Please let me share an extinct, regional Swedish word for ekorre that hardly anybody knows about: furufnatt. !!! Another fun old word for this animal is granoxe. Don't expect anyone to have heard these words, but you could possibly use them to impress Swedes with your knowledge. :)
I always thought furufnatt was a jocular word and not a real one, and now I read about it in Hellquist’s Etymological, interesting!
For me it's the other way round. I know both squirrel and ekorren, but now i can remember what acorn means ^^
Kind of like the French écureuil and the German eichhörnchen, just easier to say (and spell!)
And let's not forget Dutch eekhoorn, we just love to omit diacritics and make the word look simple (like English, but still with more accents than that)
Why in one sentance is it "en lång svans" and in another the "en" is left out? Both translated as "a long tail" by Duolingo.
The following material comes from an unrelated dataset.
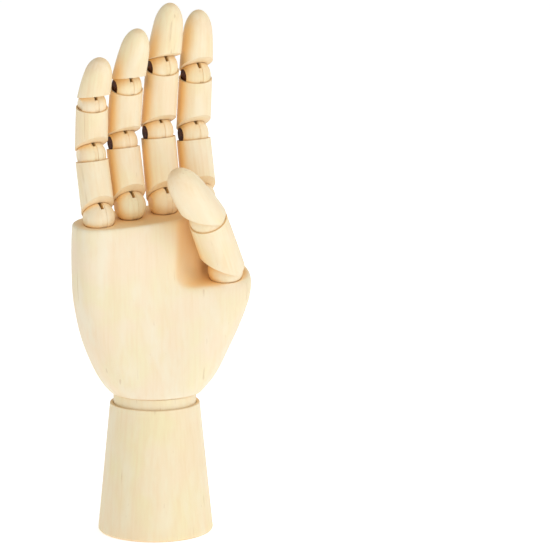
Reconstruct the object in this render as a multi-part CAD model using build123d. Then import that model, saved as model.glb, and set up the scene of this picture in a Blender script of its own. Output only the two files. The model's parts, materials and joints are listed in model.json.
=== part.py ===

Same question. The Swedish to English has "en," while the identical sentence is marked wrong English to Swedish.
What kind of squirrel is most common in Sweden? The cutesy red one or the grey kind most of the UK is infested with, AKA North American Tree Rats. I was in Finland recently and didn't see either.
How do you say "tail's color" for example? I mean how do you append the -s if the word already ends with s?
I believe many hoops must be jumped through to avoid the problem in the indefinite. To translate "a tail's colour" you have to come up with a fairly ugly sentence like "färgen av en svans" or suchlike, possibly even using the preposition "på". With proper nouns it is possible to use a construction with an apostrophe instead of an "s". Jag såg honom i går med Nils' fru. I only hope that the people holding this conversation do not also know one of my countrymen called Neil. "Jag såg honom i går med Neils fru would cause at least two people to be worried by the resultant Chinese Whispers!
I have never seen possessive apostrophe use in Swedish. The only way I've seen it would be: 'Jag såg honom igår med Nils fru'. I will double check this later, and edit if it turns out that I've just never noticed this usage, but it's certainly not common. EDIT: You can use the apostrophe if you want to be really clear about what you want to say. It's not wrong, but it's not standard.
In response to the original question, you'd just leave it like that. I can't imagine a time where the phrase would have to be indefinite, and so I'd likely just say "svansens färg". EDITED.
Not sure if you saw, but it's edited now :)
Also, just to clarify: if you do need to use the genitive on a word that ends in 's', you'd just leave it as-is. It'll likely be clear from context what is meant.